The story begins on an airplane bound for France where Lady Maria Barker (Marlene Dietrich) registers at the Hotel Imperial. Coming to the Club De La Russia, 314 Rue De La Tour, to visit with an old friend, The Grand Duchess Anna Dmitrievna (Laura Hope Crews), the club's owner steps away to take care of matters, leaving Maria to step into a private sitting room where she encounters Anthony Halton (Melvyn Douglas), an American looking to meet someone for an amusing time in Paris. Mistaken for the Duchess, Maria agrees to show the gentleman around. After dinner, the couple rest on a park bench where Maria, refusing to give her name, finds herself embraced and kissed by a man who not only expresses his true love for her after only a short time, but dubs her "Angel." As breaking away to buy her a bouquet of violets, Halton returns to find his "Angel" gone. Sir Frederick Barker (Herbert Marshall), a British nobleman and delegate to the League of Nations, returns from Geneva to his British home and his wife, Maria. Unaware of her unhappiness and their dull existence together, things begin to change upon the visitation of her husband's wartime friend, a man wanting to meet his "Angel."

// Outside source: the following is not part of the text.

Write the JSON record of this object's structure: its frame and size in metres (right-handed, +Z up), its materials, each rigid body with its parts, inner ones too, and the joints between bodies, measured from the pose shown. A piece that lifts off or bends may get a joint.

Taken from the play by Melchor Lengyel, ANGEL contains some variations lifted from Lubitsch's own 1932 musical, ONE HOUR WITH YOU, where a doctor (Maurice Chevalier) innocently encounters a flirtatious married woman (Genevieve Tobin), who turns out to be the best friend of his wife (Jeanette MacDonald) whom she invited to their home. As with the husband and guest pretending to not to lead on their previous encounter to his spouse, Dietrich's Maria and Douglas' Halton do the same, but on more on a serious nature. Containing less wit than Lubitsch's previous efforts, the supporting cast contains some of the best known "comedy relief" types on screen, ranging from Edward Everett Horton and Ernest Cossart as the household servants, to the daffy Dennie Moore playing Cossart's fiancée, Emma McGillicutty. Interestingly all their roles, which might have given the story some life during some dull stretches, are sadly limited. For one of the film's better assets, there's that fine "Angel" theme score composed by Frederick Hollander.
According to Robert Osborne, host on Turner Classic Movies where ANGEL premiered in January 2002 during its tribute to Marlene Dietrich, Lubitsch and Dietrich both had high expectations for this film. In spite of Samson Raphaelson's promising screenplay, the film's box office failure lead to Dietrich's termination from her home studio. Fortunately the label of Dietrich as "box office poison" didn't last long with her reinvention screen persona in the hit western of DESTRY RIDES AGAIN (Universal, 1939) opposite James Stewart.
Virtually unknown and/or forgotten among the film credits of either Dietrich or Lubitsch, ANGEL did get some exposure through its 1990s distribution on home video through MCA/Universal. Possibly viewing ANGEL more as a drama than a comedy might help accept the film for what it is rather than what it's expected to be. (**1/2)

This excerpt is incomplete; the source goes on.